The Sudbury Star
October 26, 2005
Editorial: Among the promises with which Dalton McGuinty swept into the premier’s office in 2003, his plan to eliminate smog-producing coal-generated electricity by 2007 stood out as particularly ambitious. Ontario was already staring at a future supply shortage and prices for that tenuous supply continue to be artificially suppressed by provincial subsidies. Where on Earth would McGuinty find a new energy supply cheaply and quickly?
The answer, which was not at all evident during his campaign, has become crystal clear over the past few months – and it promises to be neither cheap nor quick. Ontario is going nuclear. An announcement earlier this month that Bruce Power, Ontario’s largest independent electricity generator, plans to spend $4.25 billion to refurbish four units at its nuclear generating station off the shores of Lake Huron has signalled this intention.
While the capital cost for the refurbishments will be covered by Bruce Power, according to TransCanada Corp., a major Bruce investor, a "risk and reward sharing schedule" puts Ontario on the hook for 50 per cent of cost overruns of up to $618 million on the project and a 25 per cent share beyond that.

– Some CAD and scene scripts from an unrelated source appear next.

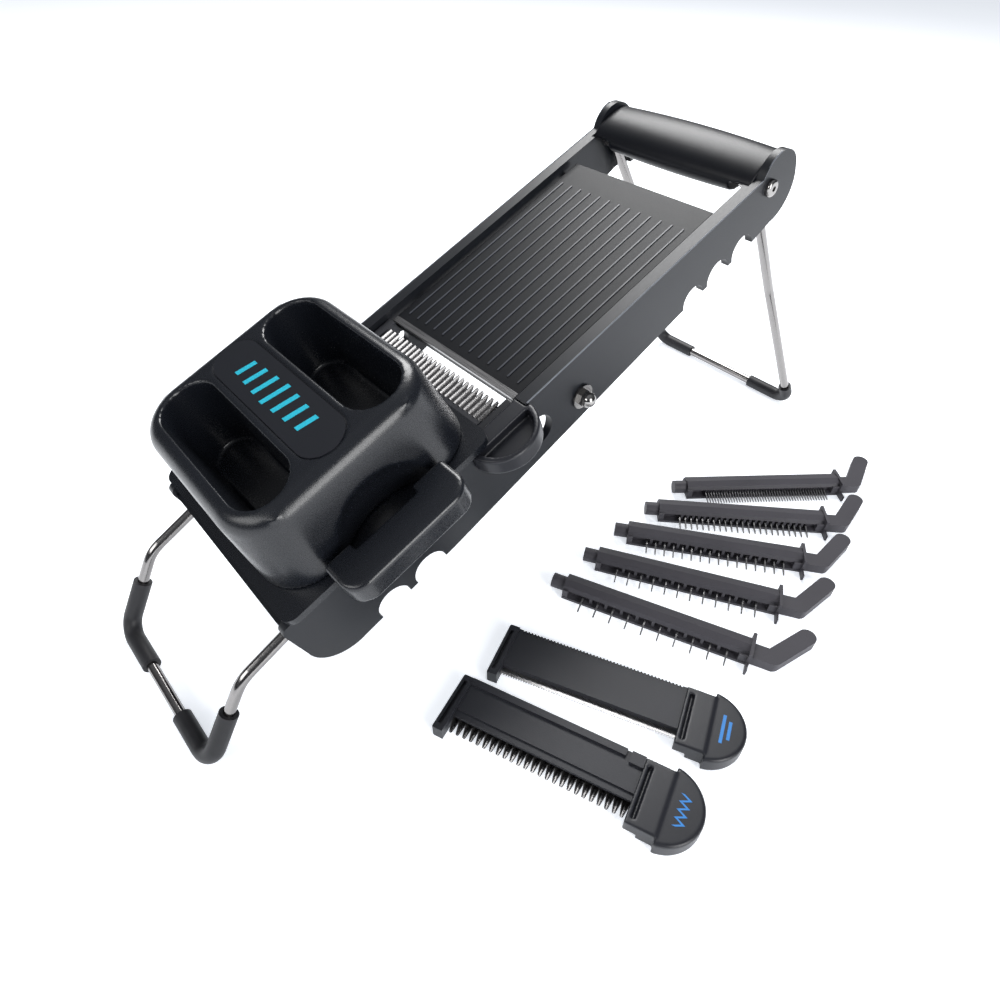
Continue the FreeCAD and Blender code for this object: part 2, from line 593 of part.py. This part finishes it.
def comb_holder(pitch):
    """The comb's carrier: a faceted bar with a toothed recess, a tang, a finned end flange and a lever."""
    bar = prism_x(COMB_SECTION, (0, COMB_LENGTH))
    ends = [box(x, (-7.2, 0), (0.5, 7.6)) for x in ((0, 3.5), (COMB_LENGTH - 7, COMB_LENGTH))]
    half_web = min(0.9, pitch * 0.22)
    middles = [x + pitch / 2 for x in comb_tooth_places(pitch)[:-1]]
    webs = [box((x - half_web, x + half_web), (-5.6, -3.0), (2.0, 7.0)) for x in middles]
    tang = rod_x((-9, 0.5), 0.5, 5.0, TANG_R)
    flange = box((COMB_LENGTH - 2.0, COMB_LENGTH), (-8.6, 8.6), (0, 11.8))
    fin = box((COMB_LENGTH - 2.0, COMB_LENGTH - 0.6), (-14.5, -8.0), (0, 4.5))
    neck = box((COMB_LENGTH - 0.5, COMB_LENGTH + 13), (-6.2, 4.6), (0.6, 7.4))
    angle = math.radians(LEVER_ANGLE)
    along = V(math.cos(angle), math.sin(angle), 0)
    across = V(-math.sin(angle), math.cos(angle), 0) * LEVER_HALF
    heel = V(COMB_LENGTH + 11.5, -0.8, 0.6)
    tip = heel + along * LEVER_REACH
    outline = Part.makePolygon([heel + across, heel - across, tip - across, tip + across, heel + across])
    lever = Part.Face(outline).extrude(V(0, 0, LEVER_THICK))
    ends_round = [Part.makeCylinder(LEVER_HALF, LEVER_THICK, point) for point in (heel, tip)]
    return fuse(bar, *ends, *webs, tang, flange, fin, neck, lever, *ends_round)


def comb_teeth(pitch):
    """Separate steel teeth set into the back of the holder's recess."""
    half = 0.3 if pitch == 2 else 0.42
    profile = [(-3.2, 2.5), (-3.2, 6.0), (-9.0, 5.0), (-15.6, 3.0), (-15.6, 2.5)]
    return [prism_x(profile, (x - half, x + half)) for x in comb_tooth_places(pitch)]


# ---- where everything stands --------------------------------------------------------------------
# (x, y, turn) of each loose piece on the table, from the slicer's own origin
TABLE_COMBS = {2: (119, 349, 52), 4: (127, 309, 44), 6: (132, 270, 37),
               8: (138, 231, 31), 10: (144, 192, 24)}
TABLE_CASSETTES = {"slicing": (158, 130, 25), "waffle": (167, 83, 21)}


def place_on_table(shape):
    """From the bed frame to the row frame: tilt about x, then lift to the height of the legs."""
    placed = shape.copy()
    placed.rotate(V(0, 0, 0), V(1, 0, 0), TILT)
    placed.translate(V(0, 0, LEG_LINE))
    return placed


def lay(shape, centre, turn, x, y):
    """Turns a loose piece about its own centre and moves it to its place on the table."""
    laid = shape.copy()
    laid.translate(V(-centre[0], -centre[1], 0))
    laid.rotate(V(0, 0, 0), V(0, 0, 1), turn)
    laid.translate(V(x, y, 0))
    return laid


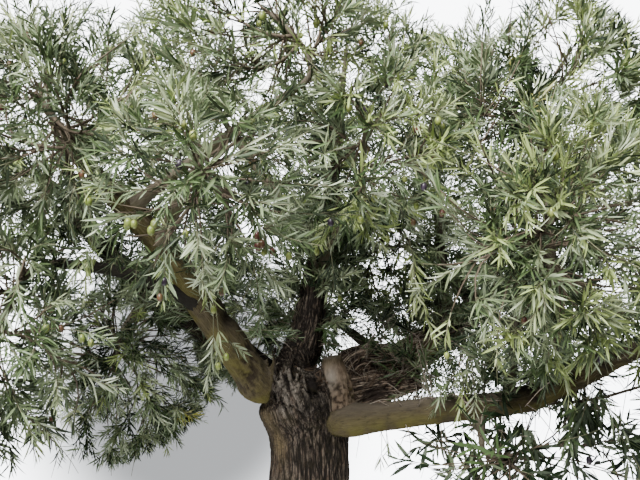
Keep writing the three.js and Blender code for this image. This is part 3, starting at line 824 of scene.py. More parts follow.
# %% Cut the relief into the skin
height = rough * (0.35 * plates * FURROW_DEPTH - FURROW_DEPTH * furrow**2)
height += LUMP_HEIGHT * lumps * (0.35 + 0.65 * rough) + STREAK_HEIGHT * streaks * (1 - rough)
height += splintered * (SPLINTER_HEIGHT * splinters + SPLINTER_SWELL)
height -= PIT_DEPTH * pits + FLECK_DEPTH * flecks + HOLLOW_DEPTH * hollow
height += knots * (KNOT_HEIGHT + KNOT_ROUGHNESS * cracks)
bark_points = skin_points + skin_normals(skin_points, skin_quads) * height[:, None]

bark = new_piece("bark", bark_points, [skin_quads])
add_values(
    bark,
    grain=grain,
    rough=rough,
    # Painted shade in the furrows, pits, hollows and gaps between splinters, with the dark flecks and knots
    furrow=np.clip(furrow * rough + pits + flecks + hollow + 0.8 * knots + shade_between_splinters, 0, 1),
    pale=on_stub * np.clip((0.95 - limb_share) * 6, 0, 1),
    scar=scar,
    # Torn wood is paler, most of all on the splinters' raised tops, as painted highlight
    torn=np.clip(splintered * (0.75 + 3.0 * splinters), 0, 1),
    # How much each limb is lifted or darkened, with painted light on the bark behind the fork
    tone=np.array([TONE_AND_PAINTED_LIGHT_OF.get(name, 1.0) for name in limb_names])[limb_number],
    worn=worn,
)
print("relief from", round(height.min() / MM, 1), "to", round(height.max() / MM, 1), "mm")

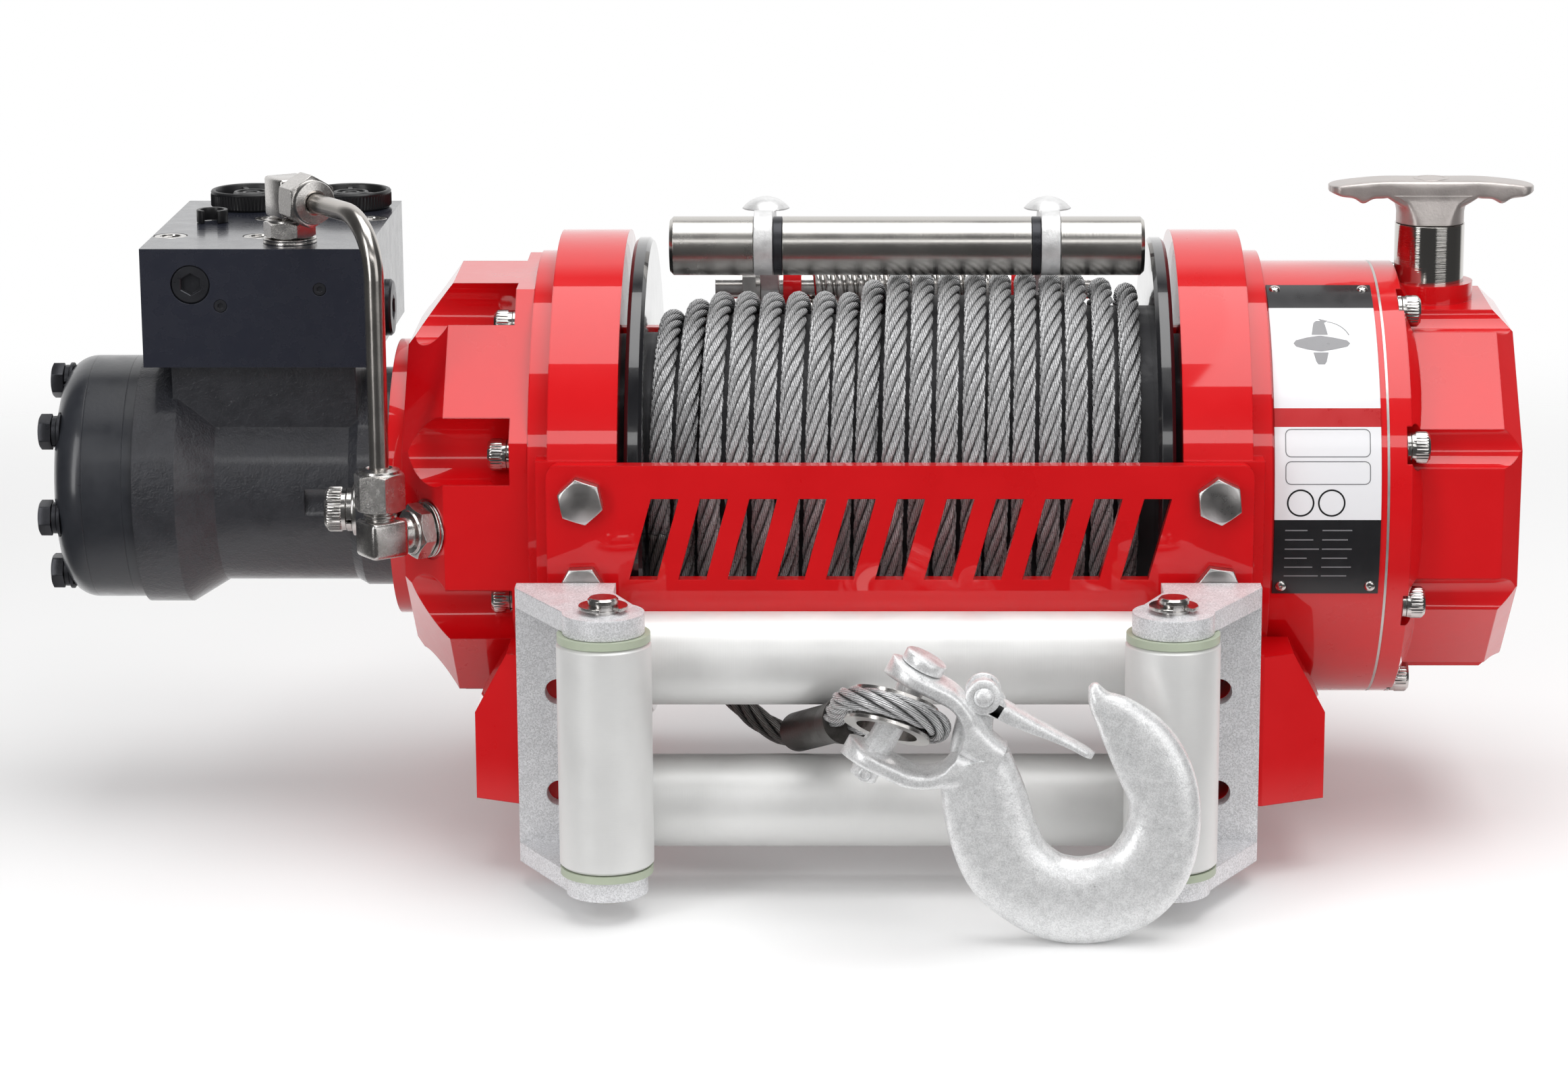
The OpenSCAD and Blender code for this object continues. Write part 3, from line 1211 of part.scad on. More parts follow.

This is worrying. Ontario’s previous dalliances with nuclear power have been neither cheap nor convincing. Most recently, early estimates for the Darlington nuclear station pegged the cost at $2.5 billion, while estimates immediately before construction projected it would cost less than $4 billion. It cost more than $14.3 billion and was years late in being completed.
Similarly, refurbishing Pickering A nuclear reactors ballooned well past the September 2002 estimate of $780 million to the $3 billion to $4 billion range – five times the original estimate.
In fact, the notorious unreliability of Ontario’s nuclear generating system is the chief contributor to the province’s $20-billion hydro debt and one of the main reasons why we have experienced and will continue to experience electricity shortages.
So, what are the alternatives? A recent Energy Probe report shows two of Ontario’s coal-fired power generation units are among the cleanest in North America while a third one – Unit 4 at the Lambton generating station, south of Sarnia – ranks as fourth cleanest among 403 coal generation units in Canada, the United States and Mexico. All are slated for closure.
Ontario’s resistance to coal is a mistake, argues Energy Probe executive director Tom Adams. Adams wants the province to keep at least two units at its Lambton station open. Instead, then energy minister and now Finance Minister Dwight Duncan refused to countenance it, calling Energy Probe "neanderthals" living "in the 19th century."
Energy Probe has a compelling argument, however. Phasing out all of Ontario’s coal plants by 2007 (except the largest coal plant, Nanticoke, which will close in 2009) means we’ll have to import coal-generated power from Michigan and Ohio – thereby worsening our air quality problems.
And in the longer-term, Ontario taxpayers will be exposed to the potential for massive cost overruns on nuclear plants. This is one promise neither McGuinty nor Ontarians may be able to afford.